The last thought was always accompanied by a fleeting, painful image of his father—a smiling man in a faded photograph, a man Mani barely remembered.

The decision, when it came, was not a surprise. He felt it forming in her mind days before she sat him down at the kitchen table one evening, her hands wrapped tightly around a mug of tea.

"Mani, we need to talk," she began, her voice carefully neutral. "I've been offered a new job. A better one. In Brookhaven."

Brookhaven. It was a city two hours away. A place of strangers and unfamiliar streets.

"It's a quieter town. A good school district," she continued, not meeting his eyes. "And after the fire... I just think it would be a good change for us. A fresh start."

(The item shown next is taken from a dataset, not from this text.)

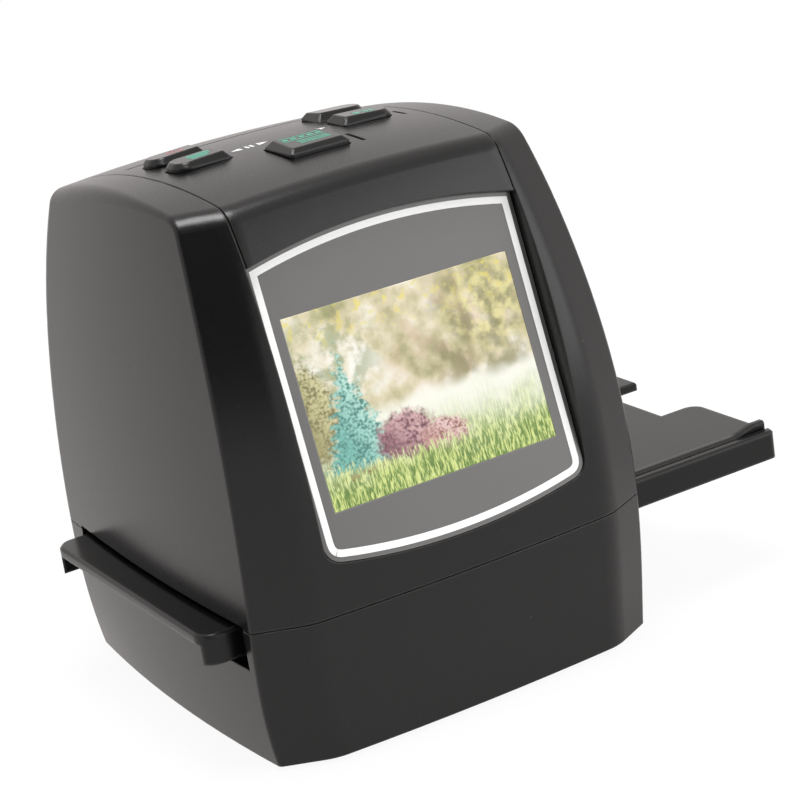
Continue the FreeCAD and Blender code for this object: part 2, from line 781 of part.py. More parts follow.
def window_outline(depth, inset, side_flare=0.0, foot_flare=0.0):
    """The window's outline at a depth, with bowed top and foot and round lower corners."""
    half = size("window_half_width") - inset + side_flare
    top = size("window_top") - inset
    top_middle = top + size("window_top_bow")
    foot = -size("window_foot") + inset - foot_flare
    foot_middle = foot - size("window_foot_bow")
    corner = size("window_corner_radius") - inset + side_flare

    def place(x, z):
        return FreeCAD.Vector(x, depth, z)

    drop = (foot - foot_middle) * (1 - ((half - corner) / half) ** 2)
    slope = 2 * (foot - foot_middle) * (half - corner) / half ** 2
    turn = foot_middle + (foot - foot_middle) - drop + slope * corner
    low = foot - drop
    edges = [Part.Arc(place(-half, top), place(0, top_middle), place(half, top)).toShape()]
    edges.append(Part.LineSegment(place(half, top), place(half, turn + corner)).toShape())
    right = Part.BezierCurve()
    right.setPoles([place(half, turn + corner), place(half, turn), place(half - corner, low)])
    edges.append(right.toShape())
    edges.append(Part.Arc(place(half - corner, low), place(0, foot_middle),
                          place(corner - half, low)).toShape())
    left = Part.BezierCurve()
    left.setPoles([place(corner - half, low), place(-half, turn), place(-half, turn + corner)])
    edges.append(left.toShape())
    edges.append(Part.LineSegment(place(-half, turn + corner), place(-half, top)).toShape())
    return Part.Wire(edges)


def window_prism(inset, outside, inside):
    """A block with the window's outline, from outside the glass plane to inside it."""
    face = Part.Face(window_outline(-outside, inset))
    return face.extrude(FreeCAD.Vector(0, outside + inside, 0))


def flared_prism(inset):
    """The flared mouth in front of the window, widest at the casing's surface."""
    reach = size("recess_reach")
    inner = window_outline(0, inset)
    outer = window_outline(-reach, inset, size("recess_side_flare"), size("recess_foot_flare"))
    return Part.makeLoft([inner, outer], True, True)


def placed(shape):
    """A window-frame shape moved to its place on the casing."""
    moved = shape.copy()
    moved.transformShape(window_place().toMatrix())
    return moved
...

He heard the unspoken truth screaming in her mind: 'A place where my son won't be a hero. A place where he can be safe.'

He looked at her—at the new lines of stress around her eyes, at the way her knuckles were white as she gripped the mug. He saw the weight of single parenthood, the constant, grinding fear for his safety, the ghost of his father that haunted her. And he saw that this move, for her, was an act of love. A desperate, flawed, but deeply loving attempt to build a wall around him.

The old Mani, the boy from a month ago, would have protested. He would have cried about leaving his school, his few acquaintances, the familiar comfort of his own room.

But the new Mani, the one with a dragon in his chest and the memory of holding back fire in his mind, simply nodded.

"Okay, Mom," he said, his voice quiet but steady.

She looked up, surprised by his lack of resistance. "Okay? You're... you're sure?"

"It'll be a good change," he echoed her words, offering a small, reassuring smile. It felt like the first truly grown-up thing he had ever done—sacrificing a piece of his own world to ease the fear in hers.

The following weeks were a blur of cardboard boxes and goodbyes that weren't really goodbyes, because he had no one close enough to truly miss. He packed his life into taped-up cubes. He stood in his empty room, the crack in the headboard a final, secret scar on his childhood.

On their last night in the house, he went out into the backyard. The air was cool and still. He looked up at the stars, countless and remote. Somewhere out there, he knew, Bali's storm was gathering. He could feel it, a subtle pressure change in a part of his mind he was only just beginning to understand.

He wasn't moving to Brookhaven to hide. He was moving to train.

He needed space. He needed quiet. He needed to learn the full extent of what he could do, away from prying eyes and the constant mental chatter of a place he had outgrown. This "fresh start" was his training ground.He made a promise then, not to the stars, not to Bali's ghost, but to himself. He would grow strong. Not just strong enough to hold back a fire, but strong enough to face the coming storm. Strong enough to protect his mother from a world she didn't know was dangerous. Strong enough to carry the weight of the gift without stumbling.He was leaving behind the boy who was bullied, the boy who was afraid, the boy who hid. That boy had died in the alley with Bali, and his ashes had been scattered in the heat of the Patterson's fire.When he turned and walked back inside the empty house, his footsteps were sure. He was no longer just Mani.